DPS: Driver in wrong-way crash had DUI history

Posted at 12:58 PM, Apr 04, 2016

The Department of Public Safety says a man who crashed head-on into a van carrying a mother and her three daughters will be charged with aggravated assault and several charges of felony endangerment.

David Van Lenz, 44, is still in the hospital (the mug shot used in this story is from a previous arrest) Monday after the serious wrong-way crash on the Loop 101 early Sunday morning, according to DPS.

Officials suspect impairment as a factor of the crash, but toxicology reports have yet to be completed.

Lenz reportedly has past infractions including a DUI. An interlock device, a system hooked to the ignition to test impairment, was found in the car but there's no word on whether the device was current.

Crash victim Amber Cordner, the woman driving the van with her three daughters inside, told ABC15 that she just wants to be by her daughters' sides as they recover in the hospital.

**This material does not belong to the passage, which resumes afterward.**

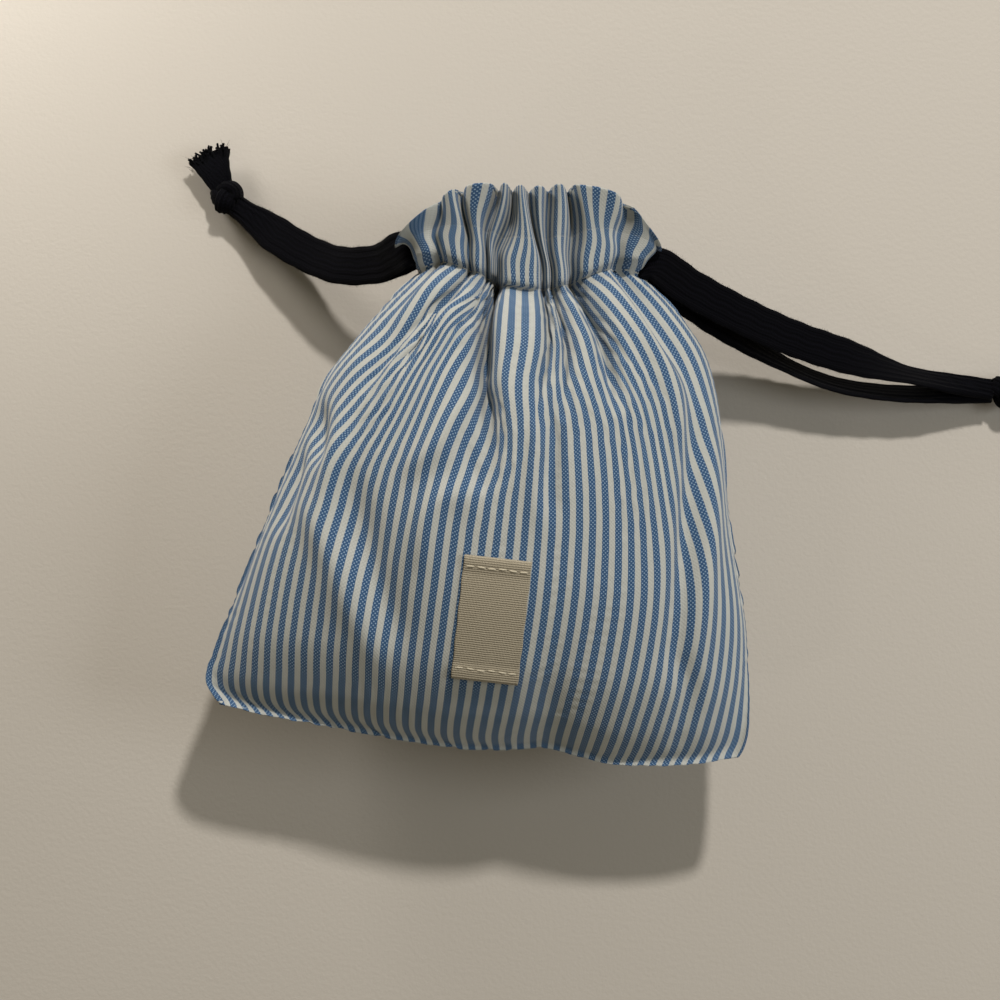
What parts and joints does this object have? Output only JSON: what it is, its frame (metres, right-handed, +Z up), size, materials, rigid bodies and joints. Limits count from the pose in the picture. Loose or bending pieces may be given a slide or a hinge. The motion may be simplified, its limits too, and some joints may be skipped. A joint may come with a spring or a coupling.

Her 3-and-a-half-year-old daughter is said to have a broken pelvis. Her grandmother says she will likely be in a wheelchair for quite some time, as DPS says she is expected to be in long-term rehabilitation.

The 6-year-old girl suffered head lacerations and the 2-month-old baby girl will be fine.

The Cordners say they will be setting up a fundraising account to help cover medical costs.

The Arizona Department of Transportation says it is working on ways to alert police and drivers during a wrong-way situation that trouble is in front of them.

One idea would use current freeway traffic flow sensors to alert traffic control, instead of waiting on 911 calls.

"We hope to develop a system and get a prototype developed so it can be installed somewhere along the I-17 here in Phoenix and we can do some further testing," said department spokesperson Doug Nitzel. "We'd love to get that up and running by next year."

ADOT is focusing on Interstate 17 because it sees the most wrong-way crashes.

In each situation, getting information out quickly is the top priority.

"Time is of the essence: how quickly can we notify DPS that a wrong way vehicle can be detected on the off ramp?" Nitzel said.

The fastest way to do that could be using radar detectors on Valley off-ramps, which officials hope to have in place in a couple of months.

In the time since Sunday's crash, several viewers have suggested law enforcement deploy stop sticks to slow wrong-way drivers. But ADOT says that technology is less effective at freeway speeds.

"Even if you used the spike system to spike the tires, there's no guarantee that vehicle wouldn't still make it down onto the free way itself," Nitzel said. "There is no one thing we can say ,this is the panacea to stop this."